**WORK TO COMPLETE:** Copy verbatim the material from its first line to the line that holds "hem_diameter = 1.5", including that line.

** Start of SUPPLIED ENTRIES **

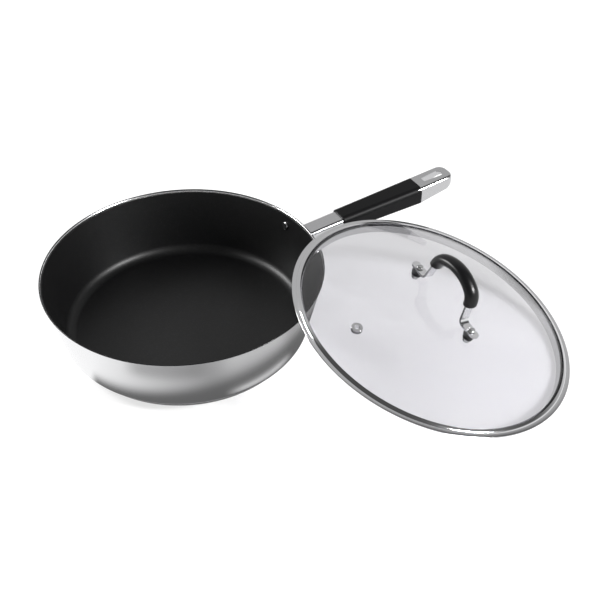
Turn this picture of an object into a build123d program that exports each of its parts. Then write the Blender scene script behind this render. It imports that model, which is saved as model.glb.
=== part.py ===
from build123d import *
import math
import os

# Saute pan with its glass lid leaning on it. Millimetres, +Z up, +X along the handle.
# The origin is the middle of the base's underside, where the pan stands.

# Driving dimensions of the pan
mouth_diameter = 280.0
pan_height = 78.0
wall_thickness = 1.0
wall_flare = 17.0
corner_radius = 12.0
lip_radius = 2.7
lip_roll = 56.0
coating_thickness = 0.3
coating_stop = 1.0
base_diameter = 233.0
base_thickness = 6.0
cover_thickness = 0.8
cover_edge_radius = 1.6

# Driving dimensions of the long handle
bracket_thickness = 2.0
rivet_angle = 12.0
rivet_depth = 14.0
rivet_diameter = 5.0
rivet_head_diameter = 9.0
rivet_head_height = 1.8
rivet_pad_radius = 9.0
neck_seat_width = 25.0
neck_seat_height = 17.0
neck_seat_corner = 4.0
tongue_reach = 32.0
tongue_height = 5.0
neck_drop = 4.2
handle_rise = 5.1
handle_reach = 188.3
handle_sheet = 1.5
neck_width = 21.3
neck_depth = 9.7
neck_bend_radius = 150.0
tip_width = 26.6
tip_radius = 10.5
tail_depth = 18.6
tail_lift = 7.5
tip_depth = 8.5
shoulder_radius = 4.0
grip_start = 44.8
grip_length = 98.7
grip_side = 1.35
grip_crown = 2.2
grip_floor = 2.2
grip_step = 0.6
grip_shoulder_radius = 6.2
grip_edge_radius = 1.8
grip_end_radius = 1.2
slot_length = 25.5
slot_near_width = 7.2
slot_far_width = 9.6
slot_end_gap = 9.4
slot_corner_radius = 1.3

# Driving dimensions of the lid
lid_clearance = 0.3
lid_handle_gap = 7.4
lean_share = 0.9186
glass_diameter = 281.5
glass_thickness = 4.0
glass_seat = -3.6
dome_rise = 25.3
glass_edge_radius = 1.4
seal_thickness = 0.5
seal_reach = 3.0
rim_sheet = 0.6
rim_grip = 2.8
flange_width = 3.8
skirt_inset = 5.4
skirt_depth = 10.0
hem_diameter = 1.5

# Driving dimensions of the lid's handle and vent
lid_handle_turn = -47.6
screw_spacing = 87.3
strap_width = 9.8
strap_thickness = 2.2
foot_overhang = 9.0
foot_corner_radius = 4.4
foot_bend_radius = 5.0
arch_height = 38.5
crown_radius = 40.0
crown_half_angle = 30.0
shoulder_bend_radius = 15.0
leg_angle = 82.0
sleeve_width = 15.2
sleeve_height = 11.8
sleeve_end_radius = 2.6
sleeve_tail = 3.4
washer_diameter = 12.0
washer_thickness = 3.5
washer_collar = 2.5
gasket_diameter = 10.0
gasket_thickness = 1.5
screw_diameter = 4.0
screw_head_diameter = 8.0
screw_head_height = 2.4
screw_slot_width = 1.2
screw_slot_depth = 1.1
screw_slot_turn = 70.0
glass_hole_diameter = 7.0
nut_flange_diameter = 9.0
nut_flange_thickness = 1.2
nut_diameter = 7.0
nut_height = 3.6
shank_share = 0.6
vent_distance = 100.3
vent_side = 1.7
vent_bore = 5.0
vent_tube_wall = 0.9
vent_flange_width = 2.0
vent_flange_thickness = 0.9

# Roundings as shares of the thickness they round, and one overrun for every cut that passes right through
edge_share = 0.4
dome_share = 0.8
overrun = 30.0

os.makedirs("parts", exist_ok=True)

# Places that the pan's pieces share
mouth_radius = mouth_diameter / 2
base_radius = base_diameter / 2
floor_height = base_thickness + wall_thickness
wall_angle = math.degrees(math.atan2(wall_flare, pan_height - floor_height))
wall_slope = math.tan(math.radians(wall_angle))
lip_angle = wall_angle + lip_roll
lip_rise = lip_radius * (math.sin(math.radians(lip_angle)) - math.sin(math.radians(wall_angle)))
lip_reach = lip_radius * (math.cos(math.radians(wall_angle)) - math.cos(math.radians(lip_angle)))
lip_height = pan_height - lip_rise
rim_radius = mouth_radius + lip_reach + wall_thickness * math.cos(math.radians(lip_angle))


def inner_radius(height):
    """Radius of the wall's inner face at a height."""
    return mouth_radius - (lip_height - height) * wall_slope


def outer_radius(height):
    """Radius of the wall's outer face at a height."""
    return inner_radius(height) + wall_thickness / math.cos(math.radians(wall_angle))


def inner_corner():
    """Where the inner floor and wall would meet without their corner radius."""
    return (inner_radius(floor_height), floor_height)


rivet_height = pan_height - rivet_depth


def rivet_plane(angle):
    """A plane on the wall's inner face at a rivet, looking outwards along the rivet."""
    turn = math.radians(angle)
    lean = math.radians(wall_angle)
    outward = (math.cos(turn) * math.cos(lean), math.sin(turn) * math.cos(lean), -math.sin(lean))
    across = (-math.sin(turn), math.cos(turn), 0)
    radius = inner_radius(rivet_height)
    place = (radius * math.cos(turn), radius * math.sin(turn), rivet_height)
    return Plane(origin=place, x_dir=across, z_dir=outward)


rivet_planes = [rivet_plane(rivet_angle), rivet_plane(-rivet_angle)]

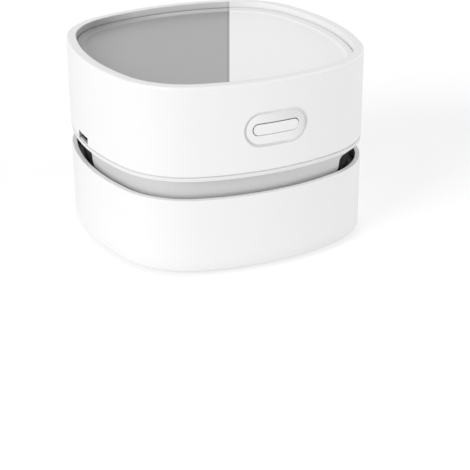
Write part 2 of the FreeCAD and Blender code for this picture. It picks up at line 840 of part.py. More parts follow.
def make_fan_housing():
    """Fan housing: deck with a guarded eye, twin scroll walls and four screw posts."""
    part = Moulding("fan_housing")
    part.pad_outline(nest_inset, deck_bottom, size.deck_thickness)
    part.pad_ring_outline(neck_inner_inset + size.slip_gap, size.lip_width, deck_top, size.lip_height)
    middle = [(zero, zero)]
    part.pad_circles(middle, size.eye_radius + size.eye_lip_wall, deck_top, size.eye_lip_height)
    part.pocket_circles(middle, size.eye_radius, deck_top + size.eye_lip_height,
                        size.deck_thickness + size.eye_lip_height)
    bar = part.sketch("XY_Plane", deck_bottom)
    reach = size.eye_radius + size.eye_lip_wall / 2
    draw_rectangle(bar, -reach, -size.guard_width / 2, reach, size.guard_width / 2)
    part.pattern([part.pad(bar, size.deck_thickness)], as_size(3))
    walls = part.sketch("XY_Plane", deck_top)
    scroll_x, scroll_y = around(size.scroll_offset, size.scroll_end_angle)
    growth = size.scroll_offset * cosine(size.scroll_end_angle - size.scroll_start_angle)
    scroll_radius = fan_radius + size.tongue_gap - growth + size.scroll_wall / 2
    draw_curved_slot(walls, scroll_x, scroll_y, scroll_radius, size.scroll_wall,
                     size.scroll_start_angle, size.scroll_end_angle)
    part.pattern([part.pad(walls, plate_bottom - deck_top)], as_size(2))
    part.pad_circles(post_places(), boss_radius, deck_top, plate_bottom - deck_top)
    part.pocket_screws(post_places(), plate_bottom, plate_bottom - deck_bottom,
                       deck_bottom + size.screw_head_height, size.screw_head_height)
    keep(part.body, "fan_housing")


def post_places():
    """The four places where the fan housing is screwed up into the motor plate."""
    angles = [first + turn for turn in (0, 180) for first in (size.post_first_angle, size.post_second_angle)]
    return [around(post_circle, angle) for angle in angles]


# ---------------------------------------------------------------- motor plate

def make_motor_plate():
    """Base of the upper unit: carries the motor, battery, charging board and both screw sets."""
    part = Moulding("motor_plate")
    seam_level = plate_top - size.seam_gap
    part.pad_outline(zero, plate_bottom, size.plate_thickness - size.seam_gap)
    part.pad_outline(size.seam_depth, seam_level, size.seam_gap)
    part.fillet_outline(plate_bottom, zero, size.seam_round)
    part.fillet_outline(seam_level, zero, size.seam_round / 2)
    lip_inset = size.upper_wall + size.slip_gap
    part.pad_ring_outline(lip_inset, size.lip_width, plate_top, size.lip_height)
    add_plate_collar(part)
    add_plate_bosses(part)
    add_cell_saddles(part)
    gap = part.sketch("XY_Plane", plate_top + size.lip_height)
    draw_rectangle(gap, -size.half_width, size.port_place - size.port_width / 2,
                   -size.half_width + size.port_width, size.port_place + size.port_width / 2)
    part.pocket(gap, size.lip_height)
    keep(part.body, "motor_plate")


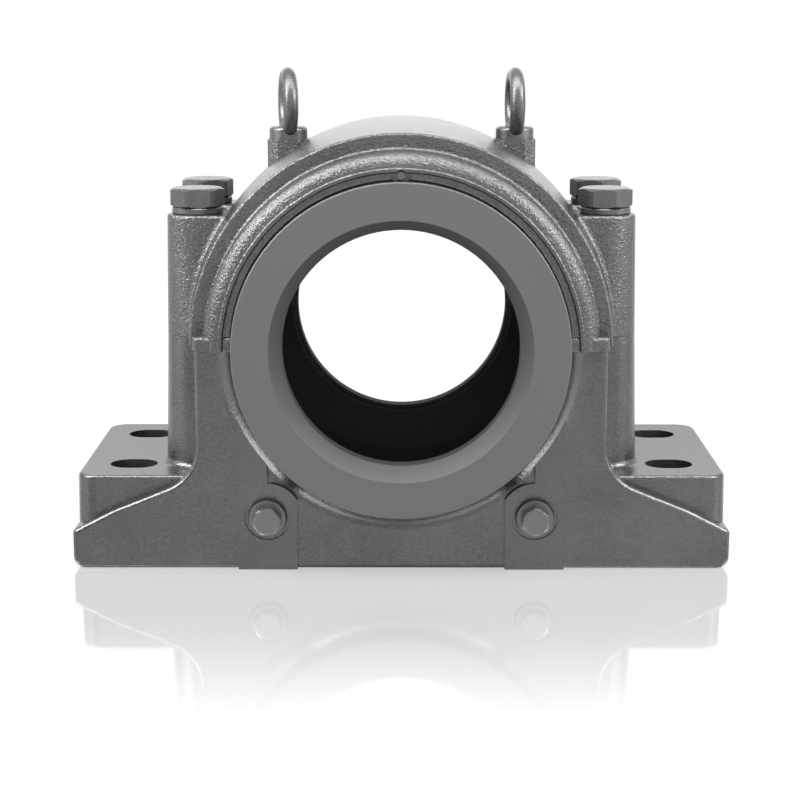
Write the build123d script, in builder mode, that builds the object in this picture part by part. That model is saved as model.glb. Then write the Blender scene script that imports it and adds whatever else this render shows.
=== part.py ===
from build123d import *
import math
import os

# Split plummer-block housing: X along the foot, Y along the shaft, Z up.
# The origin is on the underside, below the middle of the shaft bore. Millimetres.

# Overall sizes
length = 610.0
centre_height = 210.0
body_width = 259.0
ring_width = 334.0

# Foot with its four slots
foot_inset = 0.8
foot_setback = 14.5
foot_height = 85.0
foot_draft = 1.0
foot_corner = 20.0
foot_edge = 3.5
slot_inset = 50.0
slot_spacing_y = 130.0
slot_length = 45.0
slot_width = 35.0

# End walls, whose outline sweeps down from the split to the toes of the foot
wall_thickness = 26.0
wall_inset = 4.2
waist_spread = 0.5
waist_height = 87.0
waist_sweep = 44.0
knee_inset = 39.0
knee_height = 56.0
knee_round = 60.0
toe_height = 36.0
toe_round = 5.0
toe_bottom_round = 11.0
wall_edge = 4.5

# Seal rings, one round each shaft opening
ring_radius = 152.5
ring_edge = 1.6
ring_root = 24.0
opening_radius = 108.0
opening_land = 22.0
bevel_width = 10.7
bevel_depth = 22.4
inner_bevel = 6.0

# Bearing seat and the grease chambers beside it
seat_diameter = 340.0
seat_width = 122.0
chamber_radius = 174.0
chamber_round = 8.0
chamber_end = 109.5
throat_radius = 150.0
sump_half = 148.0
sump_floor = 28.0
sump_top = 125.0
sump_start = 70.0
sump_round = 20.0

# Cap: crowned barrel, end faces and the rounded shoulder round each ring
end_face_width = 14.7
barrel_crown = 5.8
barrel_edge = 2.5
shoulder_width = 16.0
shoulder_proud = 30.5
shoulder_round = 14.0
shoulder_root = 3.0
gutter_width = 9.5
gutter_depth = 5.0
gutter_edge = 1.5
gutter_round = 2.5

# Lips that close the shoulder at the split
lip_lap = 2.5
lip_reach = 9.0
lip_height = 13.0
lip_proud = 28.5
lip_depth = 48.0
lip_corner = 10.0
lip_round = 4.5
lip_split_edge = 1.2

# Bolt columns at the four corners of the body, with a web between each pair
bolt_inset = 1.7
bolt_spacing_y = 98.0
column_radius = 30.3
column_arm = 70.0
cap_draft = 1.0
base_draft = 1.6
column_root = 6.0
column_edge = 3.0
cap_seat_height = 113.0
web_reach = 15.0
web_drop = 14.0

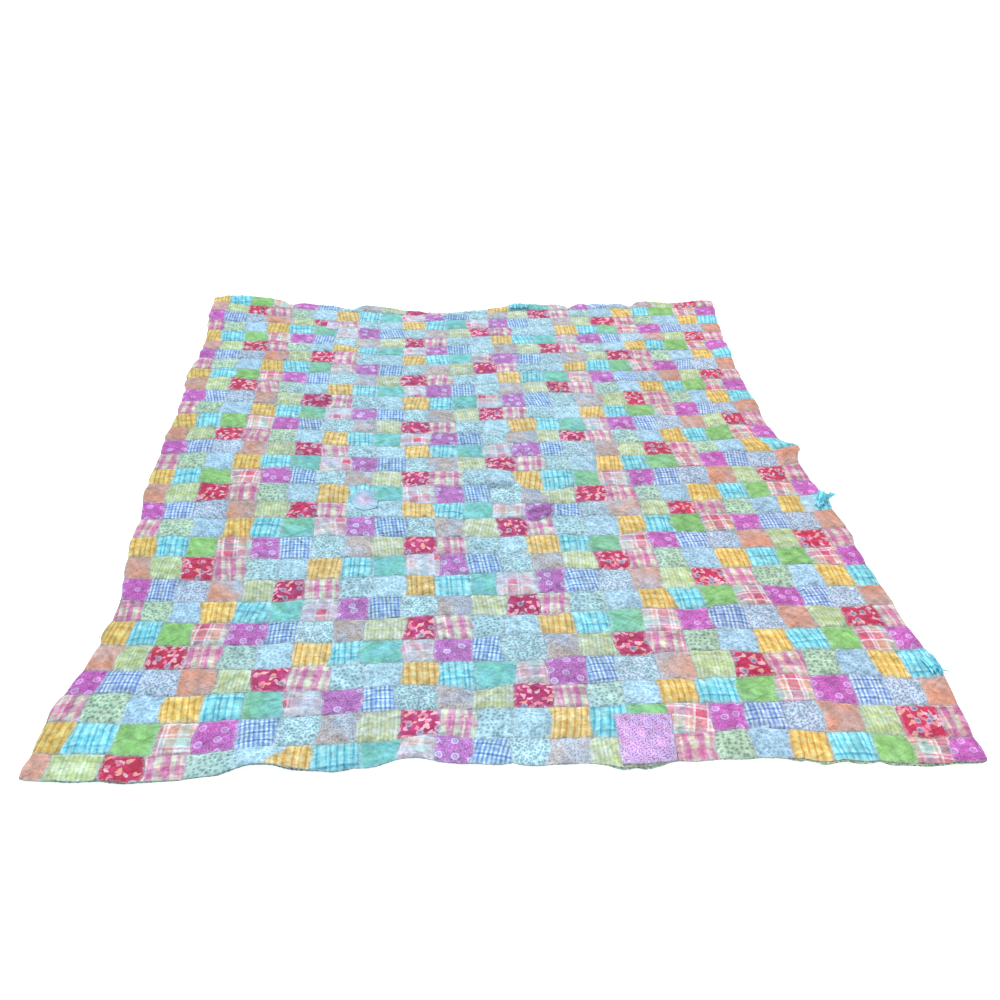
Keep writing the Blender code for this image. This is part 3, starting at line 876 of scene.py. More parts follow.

** End of SUPPLIED ENTRIES **

**IN RESPONSE:**
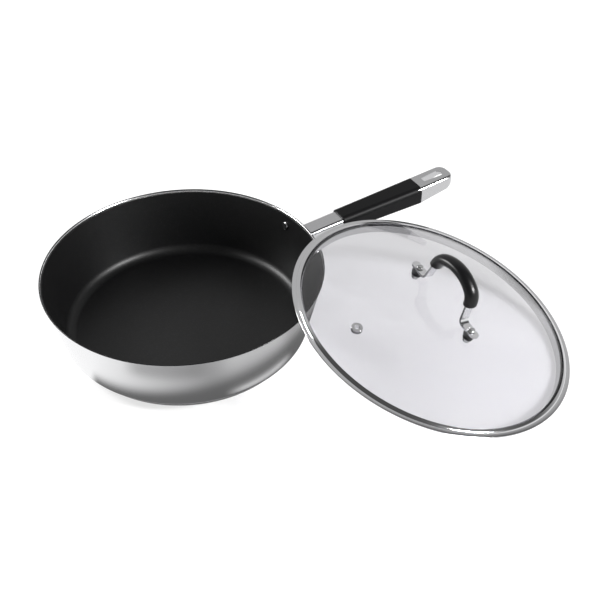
Turn this picture of an object into a build123d program that exports each of its parts. Then write the Blender scene script behind this render. It imports that model, which is saved as model.glb.
=== part.py ===
from build123d import *
import math
import os

# Saute pan with its glass lid leaning on it. Millimetres, +Z up, +X along the handle.
# The origin is the middle of the base's underside, where the pan stands.

# Driving dimensions of the pan
mouth_diameter = 280.0
pan_height = 78.0
wall_thickness = 1.0
wall_flare = 17.0
corner_radius = 12.0
lip_radius = 2.7
lip_roll = 56.0
coating_thickness = 0.3
coating_stop = 1.0
base_diameter = 233.0
base_thickness = 6.0
cover_thickness = 0.8
cover_edge_radius = 1.6

# Driving dimensions of the long handle
bracket_thickness = 2.0
rivet_angle = 12.0
rivet_depth = 14.0
rivet_diameter = 5.0
rivet_head_diameter = 9.0
rivet_head_height = 1.8
rivet_pad_radius = 9.0
neck_seat_width = 25.0
neck_seat_height = 17.0
neck_seat_corner = 4.0
tongue_reach = 32.0
tongue_height = 5.0
neck_drop = 4.2
handle_rise = 5.1
handle_reach = 188.3
handle_sheet = 1.5
neck_width = 21.3
neck_depth = 9.7
neck_bend_radius = 150.0
tip_width = 26.6
tip_radius = 10.5
tail_depth = 18.6
tail_lift = 7.5
tip_depth = 8.5
shoulder_radius = 4.0
grip_start = 44.8
grip_length = 98.7
grip_side = 1.35
grip_crown = 2.2
grip_floor = 2.2
grip_step = 0.6
grip_shoulder_radius = 6.2
grip_edge_radius = 1.8
grip_end_radius = 1.2
slot_length = 25.5
slot_near_width = 7.2
slot_far_width = 9.6
slot_end_gap = 9.4
slot_corner_radius = 1.3

# Driving dimensions of the lid
lid_clearance = 0.3
lid_handle_gap = 7.4
lean_share = 0.9186
glass_diameter = 281.5
glass_thickness = 4.0
glass_seat = -3.6
dome_rise = 25.3
glass_edge_radius = 1.4
seal_thickness = 0.5
seal_reach = 3.0
rim_sheet = 0.6
rim_grip = 2.8
flange_width = 3.8
skirt_inset = 5.4
skirt_depth = 10.0
hem_diameter = 1.5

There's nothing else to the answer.